Chilean triathlete and businessman (born 1980)

Eduardo della Maggiora (born October 10, 1980, Santiago, Chile) is a Chilean triathlete and businessman.

He is a two-time world champion runner-up in his category at the Ironman 70.3 World Championships, as well as a three-time finisher of the Ironman World Championships in Hawaii.

In 2014 he was named one of Chile's “100 leaders under 35” by El Mercurio and in 2020 he was named “Entrepreneur of the Year 2019” by UDD.

He is the founder and chief executive officer of Burn to Give.

== Professional career ==
Upon graduation as an industrial engineer in 2004, he began his career working at J.P. Morgan.
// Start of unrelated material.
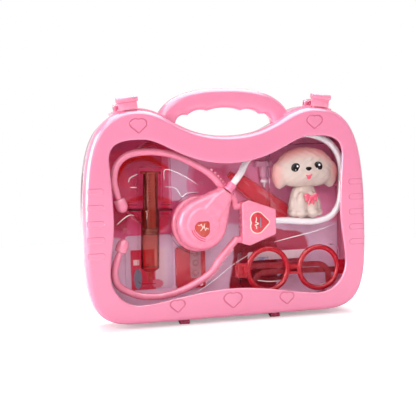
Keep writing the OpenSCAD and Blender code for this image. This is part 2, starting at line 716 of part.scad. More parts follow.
module at_syringe() {
    stand() translate([syringe_x, syringe_y, syringe_z]) rotate([0, syringe_tilt, 0]) children();
}

module syringe_barrel() {
    at_syringe() color([0.6, 0.35, 0.25, 0.5]) difference() {
        union() {
            cylinder(d = barrel_d, h = barrel_l);
            translate([0, 0, -3]) cylinder(r1 = nozzle_r + 1.6, r2 = barrel_d / 2, h = 3);
            translate([0, 0, -nozzle_l]) cylinder(r1 = nozzle_r - 0.8, r2 = nozzle_r + 0.4, h = nozzle_l - 2.5);
            translate([0, 0, barrel_l - 1.5]) linear_extrude(1.5) intersection() {
                circle(r = 19.5);
                square([40, 15], center = true);
            }
        }
        translate([0, 0, barrel_wall]) cylinder(r = bore_r, h = barrel_l);
        translate([0, 0, -nozzle_l - 1]) cylinder(r = 0.9, h = nozzle_l + 3);
    }
}

module syringe_plunger() {
    at_syringe() color([0.6, 0.3, 0.25, 0.6]) {
        rod_low = barrel_wall + travel + 1 + seal_h;
        difference() {
            translate([0, 0, rod_low]) cylinder(r = rod_r, h = barrel_l + plunger_out - rod_low);
            translate([0, 0, rod_low + 1.2]) cylinder(r = rod_r - 1.2, h = barrel_l + plunger_out);
        }
        translate([0, 0, barrel_l + plunger_out - 2]) cylinder(r = disc_r, h = 2);
        translate([0, 0, rod_low - 2]) cylinder(r = 2, h = 2 + eps);
    }
}

module plunger_seal() {
    at_syringe() color("dimgray") translate([0, 0, barrel_wall + travel + 1]) difference() {
        union() {
            cylinder(r = bore_r - seal_gap, h = 1.6);
            cylinder(r = bore_r - 0.8, h = seal_h);
            translate([0, 0, seal_h - 1.6]) cylinder(r = bore_r - seal_gap, h = 1.6);
        }
        translate([0, 0, seal_h - 2]) cylinder(r = 2, h = 3);
    }
}

/* Puppy */
neck_cut = puppy_z + 27;
head_deep = 12.2;
body_back = deep_floor - rest_gap;
head_c = [puppy_x, body_back - head_deep, puppy_z + puppy_h - 19];

module puppy_body() {
    stand() color("antiquewhite") intersection() {
        union() {
            hull() {
                translate([puppy_x, tray_y + 1, puppy_z + 9]) scale([17, 9.8, 9]) sphere(r = 1, $fn = 20);
                translate([puppy_x, tray_y + 1, neck_cut]) scale([14.5, 9, 6]) sphere(r = 1, $fn = 20);
            }
            for (side = [-1, 1]) hull() {
                translate([puppy_x + side * 7, tray_y - 5, puppy_z + 16]) scale([6, 6, 8]) sphere(r = 1, $fn = 16);
                translate([puppy_x + side * 7.5, tray_y - 7.5, puppy_z + 3.6]) scale([7, 6.5, 4]) sphere(r = 1, $fn = 16);
            }
            translate([puppy_x, body_back - 7, puppy_z + 7]) scale([14, 7, 7]) sphere(r = 1, $fn = 20);
        }
        translate([puppy_x - 30, tray_y - 20, puppy_z]) cube([60, 50, neck_cut - puppy_z]);
    }
}

// Head with its drooping ears moulded on, cut flat where it sits on the body
module puppy_head() {
    stand() color("seashell") difference() {
        union() {
            translate(head_c) scale([28, head_deep, 19]) sphere(r = 1, $fn = 28);
            for (side = [-1, 1]) hull() {
                translate(head_c + [side * 19, 1, 1]) scale([8, 6, 8]) sphere(r = 1, $fn = 16);
                translate([puppy_x + side * (puppy_w / 2 - 7.5), head_c[1] + 1, head_c[2] - 7]) scale([7.5, 6, 10])
                    sphere(r = 1, $fn = 16);
            }
            translate(head_c + [0, -11.3, -3]) scale([6.5, 4, 5]) sphere(r = 1, $fn = 16);
        }
        translate([puppy_x - 13, tray_y - 30, neck_cut - 30]) cube([26, 60, 30]);
    }
}

/* Glasses */
rim_y0 = tray_y - 7;
rim_r = rim_d / 2 - rim_t / 2;
temple_t = 1.9;
temple_h = 5;
temple_l = 92;
lug_w = 9;
lug_h = 13;
glasses_half = 55;

module at_glasses() {
    stand() translate([glasses_x, 0, glasses_z]) rotate([0, glasses_tilt, 0]) children();
}

module glasses_frame() {
    at_glasses() color("crimson") translate([0, rim_y0, 0]) {
        for (side = [-1, 1]) {
            translate([side * rim_gap / 2, 0, 0]) rotate([90, 0, 0]) rotate_extrude($fn = 64)
                translate([rim_r, 0]) circle(d = rim_t, $fn = 24);
            translate([side > 0 ? glasses_half - lug_w : -glasses_half, -rim_t / 2, -lug_h / 2])
                difference() {
                    cube([lug_w, rim_t, lug_h]);
                    translate([side > 0 ? 3.4 : 2, -1, 3]) cube([3.6, 2.2, lug_h - 6]);
                }
            translate([side > 0 ? glasses_half - 2 : -glasses_half, 0, -lug_h / 2])
                cube([2, tray_y - rest_gap - rim_y0, lug_h]);
        }
        translate([-rim_gap / 2 + rim_r, -1.5, 0]) cube([rim_gap - 2 * rim_r, 3, 4]);
        translate([-rim_gap / 2 + rim_r, -1.5, -5]) cube([rim_gap - 2 * rim_r, 3, 2.4]);
    }
}

// Folded temple: straight bar with a curved ear hook, drawn from its hinge towards +X
hook_r = 9;
hook_drop = 7;
function quarter(c, r, from, to) = [for (k = [0:8]) let (a = from + (to - from) * k / 8) c + r * [cos(a), sin(a)]];
temple_c = [temple_l - hook_r - temple_h, -hook_r];
temple_pts = concat([[0, 0], [0, temple_h]], quarter(temple_c, hook_r + temple_h, 90, 0),
    [[temple_l, -hook_r - hook_drop], [temple_l - temple_h, -hook_r - hook_drop]], quarter(temple_c, hook_r, 0, 90));

module glasses_left_temple() {
    at_glasses() color("firebrick") translate([2 + rest_gap - glasses_half, 0, 0.5])
        plate(tray_y - rest_gap - 2 * temple_t - 0.2, tray_y - rest_gap - temple_t - 0.2) polygon(temple_pts);
}

module glasses_right_temple() {
    at_glasses() color("firebrick") translate([glasses_half - 2 - rest_gap, 0, -5.5])
        mirror([1, 0, 0]) plate(tray_y - rest_gap - temple_t, tray_y - rest_gap) polygon(temple_pts);
}

// Small one-piece tweezers on the floor of the glasses pocket, bent round at one end
tweezers_t = 4;
tweezers_bend = 5.2;
tweezers_arm = 3;
tweezers_l = 38;
function bend_arc(r, from, to) = [for (k = [0:12]) let (a = from + (to - from) * k / 12) r * [cos(a), sin(a)]];
tweezers_half = [[tweezers_l - 6, 1.2], [tweezers_l, 0.4], [tweezers_l, 2.6], [tweezers_l - 8, 5]];
tweezers_pts = concat(
    bend_arc(tweezers_bend + tweezers_arm, 90, 270),
    [for (p = reversed(tweezers_half)) [p[0], -p[1]]],
    bend_arc(tweezers_bend, 270, 90),
    tweezers_half);

module tweezers() {
    stand() color("darkred") translate([glasses_x - 9, 0, glasses_z - 4])
        plate(deep_floor - rest_gap - tweezers_t, deep_floor - rest_gap) rotate(188) polygon(tweezers_pts);
}

/* Back layer */
dish_x = place_x(-72);
dish_z = place_z(118);
dish_front = deep_floor - 2.5;
// Kidney outline, w wide and l long, bent by b at its ends
function kidney(w, l, b) = [for (a = [0:11.25:359]) [dish_x + w / 2 * sin(a) + b * cos(a) * cos(a), dish_z + l / 2 * cos(a)]];

module kidney_dish() {
    stand() color("red") loft([
        ring(kidney(40, 74, 12), shelf_y), ring(kidney(46, 82, 13), dish_front + 1.2),
        ring(kidney(50, 86, 13), dish_front + 1.2), ring(kidney(50, 86, 13), dish_front),
        ring(kidney(44, 80, 13), dish_front), ring(kidney(37.6, 71.6, 12), shelf_y - 1.2)]);
}

module badge_card() {
    stand() color("lavender") plate(shelf_y - 1, shelf_y)
        polygon(rounded(box_pts(place_x(-88), place_z(22), place_x(-43), place_z(72)), 4));
}

board_t = 4;
dome_sheet = 0.5;
module pill_board() {
    stand() color("red") plate(shelf_y - board_t, shelf_y)
        polygon(rounded(box_pts(place_x(-41), place_z(21), place_x(-13), place_z(59)), 3));
}

module pill_domes() {
    stand() color([1, 0.9, 0.95, 0.6]) translate([place_x(-22.6), shelf_y - board_t - dome_sheet, place_z(44)]) {
        plate(0, dome_sheet) polygon(rounded(box_pts(-5, -14, 5, 14), 2));
        for (i = [-1:1]) difference() {
            translate([0, dome_sheet / 2, i * 9]) sphere(r = 2.9);
            translate([-5, dome_sheet / 2, i * 9 - 5]) cube(10);
        }
    }
}

// Ear scope: drop-shaped grip that narrows to a cone
scope_turn = 143;
scope_big = 10;
scope_small = 7.5;
scope_l = 45;
scope_t = 11;
scope_tip = 8;
scope_neck_r = 5;
scope_end_r = 3;
// How far the scope's big end lies under the bottle's neck
scope_drop = 30;
scope_y = shelf_y - scope_t / 2;
scope_steps = [[0.8, -1], [0.95, -0.7], [1, -0.3], [1, 0.3], [0.95, 0.7], [0.8, 1]];

module otoscope() {
    stand() color("red") translate([place_x(60), scope_y, bottle_z - scope_drop]) {
        loft([for (s = scope_steps) ring(reversed(teardrop(scope_big * s[0], scope_small * s[0], scope_l, scope_turn)),
            -scope_t / 2 * s[1])]);
        rotate([0, 90 - scope_turn, 0]) translate([0, 0, scope_l])
            cylinder(r1 = scope_neck_r, r2 = scope_end_r, h = scope_small + scope_tip);
    }
}

// Dropper bottle upside down: a wide flat base on top, its cap and nozzle below
bottle_r = 4.3;
bottle_l = 12.4;
bottle_gap = 1.4;
base_w = 17;
base_t = 8;
base_l = 4.6;
bottle_x = place_x(46);
bottle_z = place_z(119);
bottle_y = shelf_y - bottle_r - bottle_gap;

module dropper_bottle() {
    stand() color("pink") translate([bottle_x, bottle_y, bottle_z]) {
        rotate_extrude() polygon([[0, 0], [3.2, 0], [3.2, 1.6], [bottle_r, 3], [bottle_r, bottle_l + eps], [0, bottle_l + eps]]);
        translate([0, 0, bottle_l]) linear_extrude(base_l)
            polygon(rounded(box_pts(-base_w / 2, -base_t / 2, base_w / 2, base_t / 2), 2.5));
    }
}

module dropper_cap() {
    stand() color("mistyrose") translate([bottle_x, bottle_y, bottle_z]) rotate_extrude()
        polygon([[0, -7], [0.9, -7], [1.6, -3.2], [3.8, -2.8], [3.8, 0], [0, 0]]);
}

module pocket_label() {
    stand() color("mistyrose") plate(deep_floor - label_t, deep_floor)
        polygon(rounded(box_pts(glasses_x - 38, glasses_z + 7, glasses_x + 22, glasses_z + 15), 2));
}

back_shell();
lid_frame();
window_pane();
latch(-1);  // left_latch
latch(1);  // right_latch
blister_tray();
insert_card();
chest_piece_base();
chest_piece_bell();
chest_piece_diaphragm();
tube_collar();
chest_heart_label();
stethoscope_tube();
yoke_front();
yoke_back();
yoke_heart_label();
upper_ear_arm();
lower_ear_arm();
upper_ear_tip();
lower_ear_tip();
syringe_barrel();
syringe_plunger();
plunger_seal();
puppy_body();
puppy_head();
glasses_frame();
glasses_left_temple();
glasses_right_temple();
tweezers();
kidney_dish();
badge_card();
pill_board();
pill_domes();
otoscope();
dropper_bottle();
dropper_cap();
pocket_label();
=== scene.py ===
"""Toy doctor case with its instruments, worked out in millimetres over the case body and shown in metres."""

import bmesh
import bpy
import numpy as np
from mathutils import Matrix


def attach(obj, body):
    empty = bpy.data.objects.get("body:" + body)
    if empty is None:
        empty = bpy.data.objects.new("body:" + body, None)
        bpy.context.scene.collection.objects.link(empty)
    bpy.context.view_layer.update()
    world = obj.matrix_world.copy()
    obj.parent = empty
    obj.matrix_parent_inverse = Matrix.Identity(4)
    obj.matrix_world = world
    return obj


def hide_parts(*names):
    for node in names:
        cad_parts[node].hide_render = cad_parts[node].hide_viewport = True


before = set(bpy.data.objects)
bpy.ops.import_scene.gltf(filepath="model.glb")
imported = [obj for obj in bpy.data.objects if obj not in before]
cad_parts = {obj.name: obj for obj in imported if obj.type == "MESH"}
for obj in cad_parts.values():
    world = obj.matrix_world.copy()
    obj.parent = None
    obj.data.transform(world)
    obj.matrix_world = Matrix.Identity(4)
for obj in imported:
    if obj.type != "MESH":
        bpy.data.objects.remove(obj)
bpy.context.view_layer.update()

MM = 0.001
# Height of the case over the ground, then its sizes and the depths of its layers from front to back
STAND = 4.1
CASE_W, CASE_H, DIP = 264.0, 187.0, 24.0
HALF_W, DIP_Z = CASE_W / 2, CASE_H - DIP
HUMP_X, HUMP_IN, HUMP_OUT, DIP_RUN = 82.0, 27.0, 48.0, 45.0
SHOULDER_Z, SIDE_Z, CORNER_Z, CORNER_X, CORNER_RUN = 140.0, 64.0, 18.0, 8.0, 42.0
FRONT, PANE, PART, TRAY, FLOOR, BACK = -24.0, -22.0, -14.0, -4.0, 22.0, 24.0
WALL, DRAFT, BACK_R, EDGE_R = 2.0, 4.0, 5.0, 4.5
SEAM = 0.15
HINGE_X, HINGE_Z = 43, -2.2
PIVOT_Y, PIVOT_Z = -1.0, 4.6
SYRINGE_X = -69.4
YOKE_X, YOKE_Z, YOKE_FACE = 13.0, 83.6, -16.3
# Points of an outline for each unit of its stretches
FINE = 8
# Width, middle and lobe radius of a heart whose square has unit sides, and the share of its width it grows by
HEART_W, HEART_MID, LOBE_R, PLUMP = 1.208, 0.56, 0.35355, 0.13
# Thickness of a printed label and how deep its prints sit in it, then the height of the plastic's grain in metres
LABEL, SUNK = 0.4, 0.02
GRAIN = 0.000004


# Shapes

def unit(v):
    """Vectors over their own length."""
    return v / np.linalg.norm(v, axis=-1, keepdims=True)


def cos_sin(degrees):
    """Cosine and sine of an angle in degrees."""
    return np.cos(np.radians(degrees)), np.sin(np.radians(degrees))


def quarter(n):
    """Angles of a quarter turn in n steps."""
    return np.linspace(0, np.pi / 2, n + 1)


def rolled(r, n):
    """Inset and depth along a rounded edge of radius r, from the face to the side, in n steps."""
    return [(r * (1 - np.sin(a)), r * (1 - np.cos(a))) for a in quarter(n)]


def bezier(n, *handles):
    """Cubic curve through its end handles, n points from t = 0, without its last."""
    t = (np.arange(n) / n)[:, None]
    a, b, c, d = np.array(handles, float)
    return (1 - t) ** 3 * a + 3 * (1 - t) ** 2 * t * b + 3 * (1 - t) * t * t * c + t ** 3 * d


def chain(start, *stretches):
    """Cubic curves end to end from a start, each of n points, its two handles and its end."""
    parts = []
    for n, *handles in stretches:
        parts.append(bezier(n * FINE, start, *handles))
        start = handles[-1]
    return np.concatenate(parts)


def mirrored(half):
    """Half an outline and its mirror image over the middle, as one closed outline."""
    return np.concatenate([half, half[-2:0:-1] * [-1, 1]])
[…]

In 2013 he quit and moved to Africa, to work as a volunteer teaching English and Mathematics to primary school students in Moshi, Tanzania.

In 2014 he founded PIC Parks, a platform that preserves natural parks and ecosystems using crowdfunding.

In August 2014, he founded Tyndall Group, an investment banking boutique focused on mergers and acquisitions. In 2017 Tyndall Group was named Best boutique investment bank in Latin America by Global Finance Magazine.

In 2014 he was named one of Chile's “100 leaders under 35” by El Mercurio.

In March 2018, he founded Burn to Give, a socially driven platform that transforms healthy lifestyles into positive social impact .

In April 2019, he was appointed chief executive officer of the organizing committee of the Santiago 2023 Pan American and Parapan American Games.

In 2019 he was selected as Endeavor Entrepreneur at the 90th Endeavor International Selection Panel in Atlanta, USA.

In 2020 he was named “Entrepreneur of the Year 2019” by Universidad del Desarrollo, in the “Social Entrepreneur” category.

== Ironman triathlon ==
On October 10, 2015, he competes for the first time in Ironman Kona, in Hawaii. A year later, he qualifies to represent Chile at the Ironman 70.3 World Championships in Mooloolaba, Australia finishing as a world champion runner-up in his category. In November 2016, he wins his category and finishes third overall at Ironman Panama City in Florida, USA.

In September 2017, he finishes once again as a world champion runner-up in his category, representing Chile at the Ironman 70.3 World Championships in Chattanooga, Tennessee. A month later, he finishes sixth in his category representing Chile at the Ironman World Championships in Hawaii.

In October 2018, he competes once again in Hawaii and finishes as the second fastest Latin American overall, with the best Chilean finish time ever in his category.